Q: Why do you think the ratio would be 4-5:1 to one which is quite a bit an IPCL’s favour because the current market price ratio is at about 5.5:1?

A: I think yesterday, it was about 5.2:1, but over a period of time, I think last October when the merger of the other entities happened and the ratios started diverging, otherwise it was pretty much running around 4:1 and over the past five months, so to say its diverged with the ratios cueing against IPCL over the past few months.

But I guess it will all have to be based on valuation of each of the businesses going forward and based on the past track record. One must keep in mind that IPCL is possibly one of the cheapest petrochemical plays in terms of global valuation corp. so the market may value something differently but the fair value would be slightly different. So I guess four-five would be the broad range,I would put it in as the possible ratio.

Q: Stock performance wise,though IPCL has done nothing; in one year it’s a 0% return almost. Any concerns at all, in terms of where the petchem cycle is or anything at all by way of business performance?

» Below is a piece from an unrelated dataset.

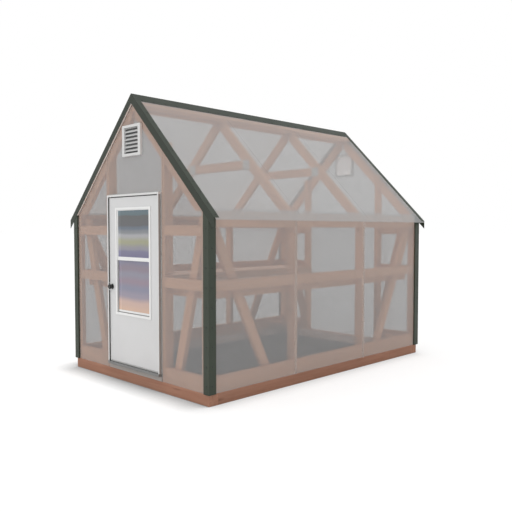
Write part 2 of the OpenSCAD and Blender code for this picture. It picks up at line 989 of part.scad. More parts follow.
module sash_catches() {
    color(dark)
        both_sides()
            block([sash_x - catch_in - catch_l, sash_y + catch_set, sash_top],
                [sash_x - catch_in, sash_y + sash_t - catch_set, sash_top + catch_h]);
}

module knob_roses() {
    color(dark)
        for (y = [leaf_front, leaf_back + rose_t])
            translate([knob_x, y, knob_z])
                rotate([90, 0, 0])
                    difference() {
                        cylinder(r = rose_r, h = rose_t);
                        translate([0, 0, -eps])
                            cylinder(r = spindle_r + pin_play, h = rose_t + 2 * eps);
                    }
}

// A flattened ball on a neck, standing out along Z
module knob() {
    cylinder(r = neck_r, h = neck_l + knob_t / 4);
    intersection() {
        translate([0, 0, neck_l + knob_t / 2])
            sphere(r = knob_r);
        translate([-knob_r, -knob_r, neck_l])
            cube([2 * knob_r, 2 * knob_r, knob_t]);
    }
}

module outer_knob() {
    color(dark)
        translate([knob_x, leaf_front - rose_t - knob_gap, knob_z])
            rotate([90, 0, 0])
                knob();
}

module inner_knob() {
    color(dark)
        translate([knob_x, leaf_back + rose_t + knob_gap, knob_z])
            rotate([-90, 0, 0])
                knob();
}

module spindle() {
    reach = rose_t + knob_gap;
    color(steel)
        translate([knob_x, leaf_back + reach, knob_z])
            rotate([90, 0, 0])
                cylinder(r = spindle_r, h = leaf_t + 2 * reach);
}

module latch_case() {
    half_w = bolt_w / 2 + bolt_play;
    half_h = bolt_h / 2 + bolt_play;
    edge = -leaf_w / 2;
    color(steel)
        difference() {
            union() {
                block([edge, leaf_mid - face_w / 2, knob_z - face_h / 2],
                    [edge + plate_t, leaf_mid + face_w / 2, knob_z + face_h / 2]);
                translate([edge + plate_t, leaf_mid, knob_z])
                    rotate([0, 90, 0])
                        cylinder(r = case_r, h = case_end - edge - plate_t);
            }
            block([edge - eps, leaf_mid - half_w, knob_z - half_h],
                [case_end + eps, leaf_mid + half_w, knob_z + half_h]);
        }
}

module latch_bolt() {
    color(steel)
        translate([0, leaf_mid, knob_z - bolt_h / 2])
            linear_extrude(bolt_h)
                polygon([
                    [bolt_tail, -bolt_w / 2], [bolt_tail, bolt_w / 2], [bolt_tip + bevel, bolt_w / 2],
                    [bolt_tip, bolt_w / 2 - bevel], [bolt_tip, -bolt_w / 2]
                ]);
}

base_end_timbers();
base_side_timbers();
ground_mat();
side_bottom_plates();
end_bottom_plates();
corner_studs();
wall_studs();
top_plates();
side_girts();
gable_girts();
wall_braces();
gable_braces();
corner_braces();
front_gable_studs();
back_gable_studs();
gable_rafters();
truss_rafters();
collar_ties();
gusset_plates();
ridge_board();
ridge_purlins();
bench_ledgers();
bench_front_rails();
bench_end_rails();
bench_joists();
bench_slats();
side_panels();
front_gable_panels();
back_gable_panels();
roof_panels();
ridge_cap();
rake_trims();
corner_trims();
vent_frames();
vent_louvres();
door_jambs();
door_head();
door_stops();
threshold();
strike_plate();
frame_hinge_leaves();
hinge_pins();
door_leaf();
door_sweep();
door_hinge_leaves();
outer_window_frame();
inner_window_frame();
upper_glass();
upper_sash_frame();
knob_roses();
latch_case();
sash_frame();
sash_glass();
sash_catches();
outer_knob();
inner_knob();
spindle();
latch_bolt();
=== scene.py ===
"""A timber greenhouse with clear sheets, dark metal trims, gable vents, benches and a half-glazed door."""

import logging
import math
from dataclasses import dataclass, field, replace
from enum import Enum
from typing import Iterable, Optional, Sequence, Union

import bmesh
import bpy
from mathutils import Matrix, Vector


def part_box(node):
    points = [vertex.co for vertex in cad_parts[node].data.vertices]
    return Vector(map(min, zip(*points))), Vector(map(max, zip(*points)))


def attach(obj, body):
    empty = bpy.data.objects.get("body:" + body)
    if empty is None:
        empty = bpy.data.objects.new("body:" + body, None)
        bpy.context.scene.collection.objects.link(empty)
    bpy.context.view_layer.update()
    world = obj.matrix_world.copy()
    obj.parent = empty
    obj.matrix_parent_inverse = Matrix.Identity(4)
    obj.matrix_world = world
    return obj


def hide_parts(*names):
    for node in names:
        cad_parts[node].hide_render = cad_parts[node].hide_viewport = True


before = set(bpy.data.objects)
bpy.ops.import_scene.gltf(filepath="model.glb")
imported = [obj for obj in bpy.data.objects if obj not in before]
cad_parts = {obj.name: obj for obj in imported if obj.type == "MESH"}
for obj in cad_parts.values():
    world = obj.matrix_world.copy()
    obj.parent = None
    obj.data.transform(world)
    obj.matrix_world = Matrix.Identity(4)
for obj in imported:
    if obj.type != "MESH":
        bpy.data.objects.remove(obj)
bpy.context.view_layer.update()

Colour = tuple[float, float, float]
Point = tuple[float, float, float]
Bands = tuple[tuple[float, Colour], ...]
Profile = list[tuple[float, float]]
Term = Union["Wire", float]

log = logging.getLogger("greenhouse")

ROOF_PITCH = math.radians(45)
WALL_BRACE_LEAN = math.radians(26.3)
GABLE_BRACE_LEAN = math.radians(14.6)
SIDES = (-1, 1)
WHITE = (1.0, 1.0, 1.0, 1.0)


class Body(Enum):
    """The bodies that new pieces ride on."""

    BUILDING = "building"
    DOOR = "door"
    KNOBS = "knobs"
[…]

A: The fact is that the non-integrated players are relatively more vulnerable in the kind of commodity scenario particularly in the polymer and polyester chain that we are seeing at this point of time. But petrochemical cycle, overall is expected not to face too many hiccups or too greater volatility over the next couple of years in terms of capacity utilization or operating rates. So integration with Reliance is clearly the way forward in terms of adjusting all the issues, which could have potentially been a threat to IPCL if it remained a standalone operation.

Q: What are you thoughts on the market now. Do you think we are towards the end of the correction or you expect the market to remain quite sticky for the foreseeable future?

A: I would expect, it to be range bound and volatile. I think there are several more volatility-inducing factors which are yet to play out. I think some of the governmental interferences in terms of the corporate profitability and free market issues are something, which kept the markets on tenterhook.

We also have politics possibly in April-May possibly giving another bit of uncertainty to the market or jitters to some extent and you are going to see corporate results this time because it’s going to be full year results; you will see most of them coming possibly in the second half of May most of the big ones at least.